Final Paper or Project Abstract (300-400 words)

About a month before the final essay is due, you will turn in a brief abstract. You can adjust your topic during the research process, but it’s useful to have a starting point — a working fiction, if you will — well in advance of the deadline. The abstract should succinctly state your argument, name your key work or object of analysis, explain the way you’re positioning your intervention in the broader scholarly field, and demonstrate why a reader would care about the argument that you’re making. The abstract should also comment upon the type of research that will be necessary to complete your work in the final month of the quarter. If you wish to include a bibliography (which is recommended but not required), it will not be included in the word count. Also, this exercise will connect to the final mock conference. So write the abstract as if you are submitting it to an actual conference and include the name of the conference to which you are submitting. I will play the part of a conference organizer and either accept or reject your proposed paper.

Annotated Bibliography (5 sources)

For this short assignment, select 5 sources that are relevant to your final paper or project. This annotated bibliography should summarize both the argument and scope of each source. As such, each item should be one paragraph long and include: 1.) Citation: a full citation for each work included (in a consistent style such as MLA, Chicago, etc.). 2.) Summary: a 1-3 sentence summarizing of the text’s primary argument, intervention, and significance. 3.) Evaluation and Application: a brief critical analysis of the text and a description of the source’s likely contribution to your project.

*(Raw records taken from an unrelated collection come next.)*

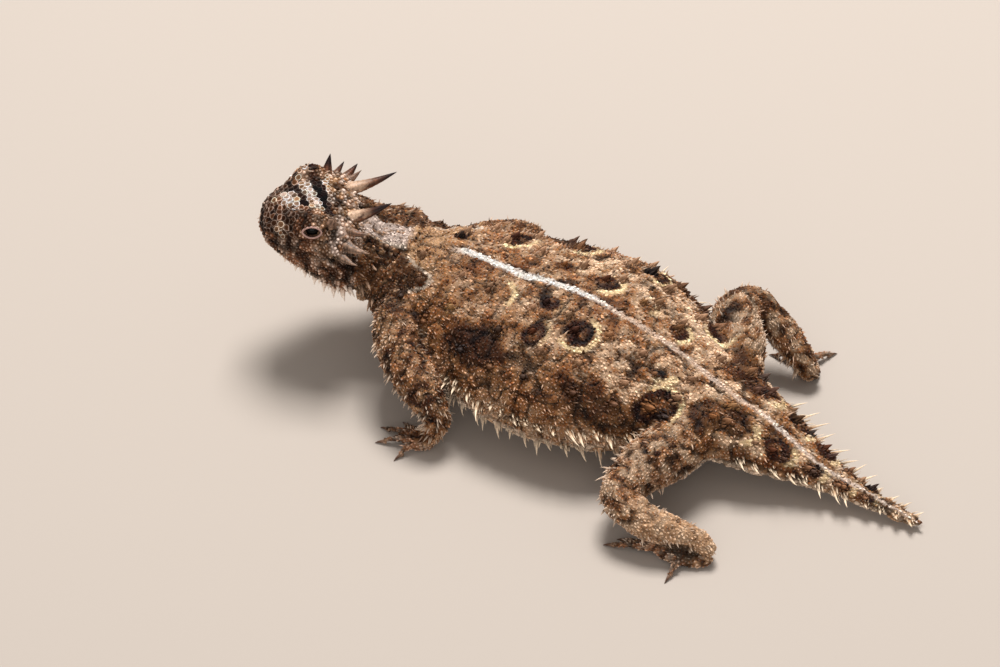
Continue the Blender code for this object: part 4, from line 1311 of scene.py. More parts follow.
@dataclass(frozen=True)
class ScalyFinish:
    """Dry skin and scales in their markings, with fine grain, dust and a dull sheen."""

    name: str
    roughness: float = 0.62
    specular: float = 0.12
    grain_mm: float = 0.16
    fleck_mm: float = 0.55
    contrast: float = 0.30
    bump_mm: float = 0.05

    def material(self) -> bpy.types.Material:
        """The finish as a material that reads the attribute "coat".

        Returns:
            The material.
        """
        shader = Shader(self.name, Specular_IOR_Level=self.specular)
        tint, fine = shader.tint(), shader.noise(self.grain_mm, Detail=2.0)
        fleck = shader.noise(self.fleck_mm, Detail=3.0)
        dim, bright, rough = 1 - self.contrast, 1 + self.contrast, self.roughness
        colour = shader.shaded(tint, shader.ranged(fine, 0.32, 0.68, dim, bright))
        shader.feed(Base_Color=shader.shaded(colour, shader.ranged(fleck, 0.3, 0.7, dim, bright)))
        shader.feed(Roughness=shader.ranged(fleck, 0.3, 0.7, rough - 0.12, rough + 0.12))
        shader.bump(fine, self.bump_mm, 0.8)
        return shader.material


@dataclass(frozen=True)
class HornFinish:
    """Horn, smooth and slightly glossy, streaked lengthwise."""

    name: str
    roughness: float = 0.38
    specular: float = 0.25
    streak_mm: float = 0.35
    contrast: float = 0.22
    bump_mm: float = 0.05

    def material(self) -> bpy.types.Material:
        """The finish as a material that reads the attribute "coat".

        Returns:
            The material.
        """
        shader = Shader(self.name, Specular_IOR_Level=self.specular)
        tint, streak = shader.tint(), shader.noise(self.streak_mm, Detail=4.0, Distortion=0.6)
        dim, bright, rough = 1 - self.contrast, 1 + self.contrast, self.roughness
        shader.feed(Base_Color=shader.shaded(tint, shader.ranged(streak, 0.3, 0.7, dim, bright)))
        shader.feed(Roughness=shader.ranged(streak, 0.3, 0.7, rough - 0.1, rough + 0.15))
        shader.bump(streak, self.bump_mm, 0.6)
        return shader.material


@dataclass(frozen=True)
class EyeFinish:
    """A wet dark eye."""

    name: str = "wet_eye"
    roughness: float = 0.06
    specular: float = 0.12
    ray_mm: float = 0.3

    def material(self) -> bpy.types.Material:
        """The finish as a material that reads the attribute "coat".

        Returns:
            The material.
        """
        shader = Shader(self.name, Roughness=self.roughness, Specular_IOR_Level=self.specular)
        tint, rays = shader.tint(), shader.noise(self.ray_mm, Detail=3.0)
        shader.feed(Base_Color=shader.shaded(tint, shader.ranged(rays, 0.3, 0.7, 0.7, 1.3)))
        return shader.material


@dataclass(frozen=True)
class FloorFinish:
    """A plain pale floor."""

    name: str = "pale_floor"
    colour: tuple[float, float, float] = (0.43, 0.37, 0.32)
    roughness: float = 0.9

    def material(self) -> bpy.types.Material:
        """The finish as a material."""
        return Shader(self.name, Base_Color=(*self.colour, 1.0), Roughness=self.roughness).material


# ---------------------------------------------------------------- markings


@dataclass(frozen=True)
class Blotch:
    """A dark blotch on the back with a pale crescent round part of it."""

    x: float
    degrees: float
    long: float
    wide: float
    facing: float = 0.0  # where the crescent lies, in degrees: 0 is towards the tail, 90 down the left side
    span: float = 100.0  # how far the crescent reaches to each side of that
    ring: float = 1.2  # its distance from the middle, as a share of the blotch's size
    pale: float = 1.0
    dark: float = 1.0


BLOTCHES = (
    Blotch(-62.4, 113.5, 2.5, 2.3, 27, 118, 1.26),
    Blotch(-68.7, 123, 1.8, 2.4, -20, 70, 1.21, 0.45),
    Blotch(-69.4, 104, 2.0, 1.3, 0, 60, 1.21, 0.15),
    Blotch(-78.8, 110, 3.2, 2.4, -22, 62, 1.15, 0.9, 0.4),
    Blotch(-46.6, 144, 3.3, 3.9, -58, 80, 1.05),
    Blotch(-48.7, 115, 1.9, 0.9, 30, 80, 1.21, 0.8),
    Blotch(-37.4, 128, 5.0, 2.9, 5, 50, 1.12, 0.8, 0.85),
    Blotch(-82.6, 62, 2.1, 2.3, 45, 80, 1.38),
    Blotch(-64.1, 78, 2.3, 1.9, 0, 105, 1.21),
    Blotch(-71.6, 78, 1.9, 1.1, 0, 60, 1.21, 0.1, 0.8),
    Blotch(-56.8, 77, 1.5, 1.1, 0, 60, 1.25, 0.5, 0.7),
    Blotch(-50.3, 78, 1.6, 1.7, -10, 85, 1.25),
    Blotch(-89.8, 77, 1.2, 1.2, 0, 50, 1.21, 0.1),
    Blotch(-37.4, 53, 5.0, 2.9, -5, 50, 1.12, 0.8, 0.85),
    Blotch(-46.8, 36, 3.3, 3.6, 58, 80, 1.05),
    Blotch(-73.5, 50, 2.3, 2.4, 10, 100, 1.25),
    Blotch(-60.5, 46, 2.4, 2.2, -10, 100, 1.25),
    Blotch(-28.4, 130, 2.3, 1.9, 0, 60, 1.2, 0.8),
    Blotch(-28.4, 50, 2.3, 1.9, 0, 60, 1.2, 0.8),
    Blotch(-22.8, 133, 1.9, 1.5, 0, 60, 1.25, 0.7),
    Blotch(-22.8, 47, 1.9, 1.5, 0, 60, 1.25, 0.7),
    Blotch(-17.8, 136, 1.6, 1.1, 0, 60, 1.3, 0.6),
    Blotch(-17.8, 44, 1.6, 1.1, 0, 60, 1.3, 0.6),
    Blotch(-13.4, 138, 1.3, 0.8, 0, 60, 1.3, 0.5),
    Blotch(-13.4, 42, 1.3, 0.8, 0, 60, 1.3, 0.5),
)


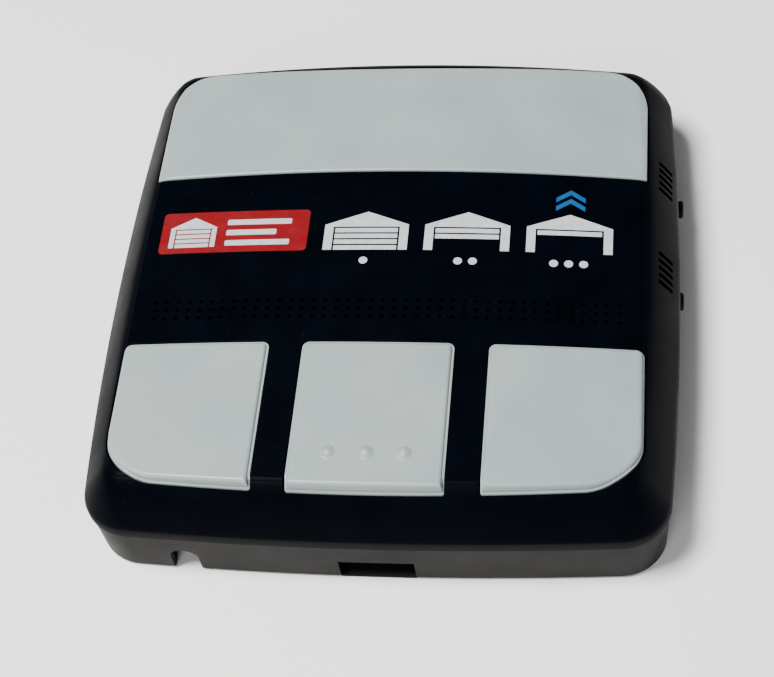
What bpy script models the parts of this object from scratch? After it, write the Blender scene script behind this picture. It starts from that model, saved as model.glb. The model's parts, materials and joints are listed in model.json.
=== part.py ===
"""A wall-mounted garage door controller: a square, crowned case with a warning light lens, three door
buttons, a siren, two side buttons and the circuit board behind them.

The case lies on its back. +Z points out of the wall, +Y is the top of the case (the lens end), and the
origin is the middle of the back face. Heights along Y are measured from a datum line a little below the
middle: every piece and cutter hangs on an empty that stands on it. The script works in metres; MM turns
millimetres into metres.
"""

import math

import bmesh
import bpy
from mathutils import Matrix, Vector

MM = 0.001

# Case: a square with slightly bulging sides and rounded corners seen from the front. It has a vertical
# rim, a sloping shoulder that ends at a crease, and a face that is crowned from left to right.
CASE_HALF_X = 62.9 * MM
CASE_HALF_Y = 64.2 * MM
MIDDLE_Y = 1.8 * MM
SIDE_RADIUS = 800 * MM
CORNER_RADIUS = 10.5 * MM
SIDE_STEPS = 8
CORNER_STEPS = 6
RIM_BOTTOM_Z = 13.6 * MM
RIM_TOP_Z = 15.7 * MM
CREASE_INSET = 7.3 * MM
FACE_Z = 27.9 * MM
CROWN_RADIUS = 695 * MM
CREASE_BLEND = 2.0 * MM
SHOULDER_END = 10.5 * MM
WALL = 2.0 * MM
GAP = 0.3 * MM

# Rear housing.
HOUSING_TOP_Z = RIM_BOTTOM_Z - GAP
HOUSING_FLOOR = 2.0 * MM
HOUSING_WALL = 3.1 * MM
LIP_TOP_Z = 15.0 * MM

# Lens and door buttons, seen from the front. Both stand a little proud of the face.
LENS_HALF_X = 55.5 * MM
LENS_BOTTOM_Y = 25.4 * MM
LENS_TOP_Y = 57.6 * MM
LENS_RADIUS = 10.5 * MM
LENS_PROUD = 0.5 * MM
LENS_SKIRT_Z = 22.6 * MM
BUTTON_PROUD = 0.8 * MM
BUTTON_SKIRT_Z = 23.2 * MM
BUTTON_TOP_Y = -20.8 * MM
BUTTON_BOTTOM_Y = -56.5 * MM
BUTTON_BOW_RADIUS = 500 * MM
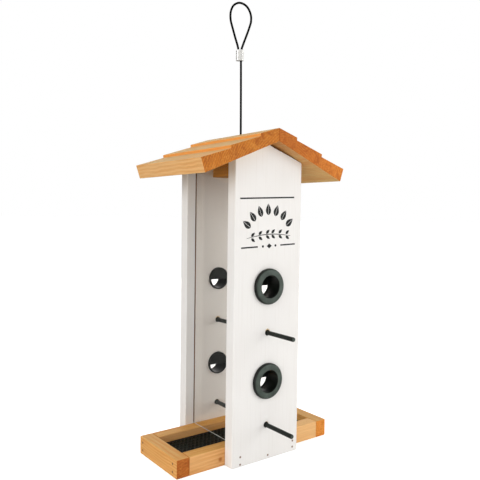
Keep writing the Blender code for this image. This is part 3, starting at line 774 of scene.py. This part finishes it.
def makeWall(side):
    node = side + "_wall"
    low, high = bothEnds(node)
    shoulder = bothEnds("left_pane")[1].z + wallLook["shoulder"]
    outline = [(low.x, low.z), (high.x, low.z), (high.x, shoulder), (0, high.z), (low.x, shoulder)]
    shape = prismShape(outline, low.y, high.y, wallLook["edge"])
    cutters = []
    inner = low.y if side == "back" else high.y
    for pane in ("left_pane", "right_pane"):
        paneLow, paneHigh = bothEnds(pane)
        start, end = sorted((-sides[side] * 2 * mm + inner, inner + sides[side] * wallLook["kerfDepth"]))
        clearance = wallLook["kerfClearance"]
        cutters.append(boxShape(
            (paneLow.x - clearance, start, -10 * mm), (paneHigh.x + clearance, end, high.z + 10 * mm),
        ))
    reach = (low.y - 10 * mm, high.y + 10 * mm)
    for level in ("upper", "lower"):
        portLow, portHigh = bothEnds(f"port_{side}_{level}")
        height = (portLow.z + portHigh.z) / 2
        cutters.append(
            rodShape((0, reach[0], height), (0, reach[1], height), portLook["tube"] + wallLook["gap"], 72),
        )
        bushLow, bushHigh = bothEnds(f"perch_bush_{side}_{level}")
        height, radius = (bushLow.z + bushHigh.z) / 2, (bushHigh.z - bushLow.z) / 2
        cutters.append(rodShape((0, reach[0], height), (0, reach[1], height), radius + wallLook["gap"], 36))
    for number in range(1, 6):
        nailLow, nailHigh = bothEnds(f"wall_nail_{side}_{number}")
        middle = (nailLow + nailHigh) / 2
        cutters.append(rodShape(
            (middle.x, reach[0], middle.z), (middle.x, reach[1], middle.z),
            (nailHigh.z - nailLow.z) / 2 + wallLook["gap"] / 2, 20,
        ))
    if side == "front":
        # the right slope is cut lower towards the peak, which leaves a thin dark gap under the roof
        above = high.z + 5 * mm
        wedge = [(high.x, shoulder), (high.x, above), (0, above), (0, high.z - wallLook["sag"])]
        cutters.append(prismShape(wedge, *reach, 0.1 * mm))
    mesh = cutMesh(shape, cutters)
    wall = finishMesh(node + "_painted", mesh, paint, node, smooth=35, weighted=True)
    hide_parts(node)


portLook = {
    "flange": 19.0 * mm, "tube": 12.7 * mm, "bore": 11.8 * mm, "depth": 15.0 * mm, "proud": 4.5 * mm,
    "corner": 2.6 * mm, "lip": 0.8 * mm, "hood": 1.2 * mm, "hoodEdge": -0.8 * mm, "mouth": 11.3 * mm,
    "gap": 0.3 * mm,
}
for side in sides:
    makeWall(side)
print("walls made")


def makePort(side, level):
    # A flanged tube with a floor; the floor's upper half is the hood that keeps seed from pouring out
    look = portLook
    node = f"port_{side}_{level}"
    low, high = bothEnds(node)
    height = (low.z + high.z) / 2
    wallLow, wallHigh = bothEnds(side + "_wall")
    outer = wallLow.y if side == "front" else wallHigh.y
    outward = Vector((0, sides[side], 0))
    floor = -look["depth"]
    corner, lip = look["corner"], look["lip"]
    shoulder = arcPoints((look["flange"] - corner, look["proud"] - corner), corner, 90, 0, 10)
    innerLip = arcPoints((look["bore"] + lip, look["proud"] - lip), lip, 180, 90, 6)
    profile = [
        (0, floor + look["hood"]), (look["bore"] - 0.5 * mm, floor + look["hood"]),
        (look["bore"], floor + look["hood"] + 0.5 * mm), *innerLip, *shoulder,
        (look["flange"], look["gap"]), (look["tube"], look["gap"]), (look["tube"], floor), (0, floor),
    ]
    shape = turnedShape(profile, (0, outer, height), outward, 96)
    mouth = rodShape(
        (0, outer + sides[side] * (floor - 3 * mm), height),
        (0, outer + sides[side] * (floor + 3 * mm), height), look["mouth"], 96,
    )
    bmesh.ops.bisect_plane(
        mouth, geom=mouth.verts[:] + mouth.edges[:] + mouth.faces[:],
        plane_co=(0, 0, height + look["hoodEdge"]), plane_no=(0, 0, 1), clear_outer=True,
    )
    bmesh.ops.holes_fill(mouth, edges=[edge for edge in mouth.edges if edge.is_boundary], sides=0)
    bmesh.ops.recalc_face_normals(mouth, faces=mouth.faces)
    mesh = cutMesh(shape, [mouth])
    port = finishMesh(
        node + "_moulded", mesh, black["mouldedBlackAbs"], node, smooth=32, weighted=True,
    )
    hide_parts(node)


for side in sides:
    for level in ("upper", "lower"):
        makePort(side, level)
print("ports made")


perchLook = {"endRadius": 0.9 * mm}
bushLook = {"clearance": 0.15 * mm, "edge": 0.3 * mm}


def makePerch(level):
    node = "perch_" + level
    low, high = bothEnds(node)
    radius, height, edge = (high.z - low.z) / 2, (high.z + low.z) / 2, perchLook["endRadius"]
    reach = high.y
    top = arcPoints((radius - edge, reach - edge), edge, 90, 0, 6)
    bottom = [(r, -z) for r, z in reversed(top)]
    shape = turnedShape([(0, reach), *top, *bottom, (0, -reach)], (0, 0, height), (0, 1, 0), 40)
    perch = finishPiece(node + "_coated", shape, black["powderCoatedRod"], node, smooth=50)
    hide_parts(node)


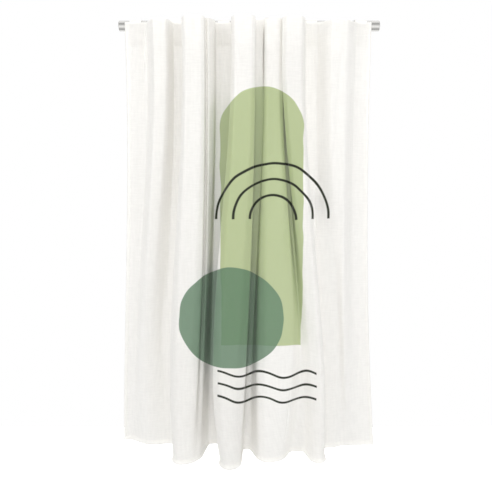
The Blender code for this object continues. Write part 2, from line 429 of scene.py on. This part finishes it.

Final Mock Conference (12-15 Minutes)

About a week before the final research paper is due, you’ll have a chance to present a slightly shorter version of your paper in class. You should present your argument and its implications in a clear and persuasive manner. You should also prepare the presentation, in advance, so that it fits within the allotted 12-15-minute slot (you will be timed). Visual aids (such as PowerPoints, images, or videos) will certainly strengthen your presentation. The primary purpose of the assignment is to prepare you for conference presentations and to give you useful feedback that will help you with your final set of revisions. After your presentation, we will have a short question and answer period. You may pre-circulate your paper among the other members of your panel.


Final Paper or Project (10-15 Pages)

Your 10-15 page final paper can be related to any aspect of the material covered in the course. To clarify, you need not necessarily write about one of the primary texts we cover in class. For this assignment, you will work up to your final essay through an abstract (due November 7), annotated bibliography (due November 13), and a conference presentation (on December 4). If you write a paper, it should be a research paper that cites at least seven sources (you may of course include additional sources and/or sources covered in our shared discussions but there must be at least five external texts in the mix). If you choose the project option, you should include with it a brief artist’s statement about the theoretical foundations of your work. I am open to collaborative projects in small groups if the ambition and interdisciplinary need is apparent, but such projects must be pre-approved.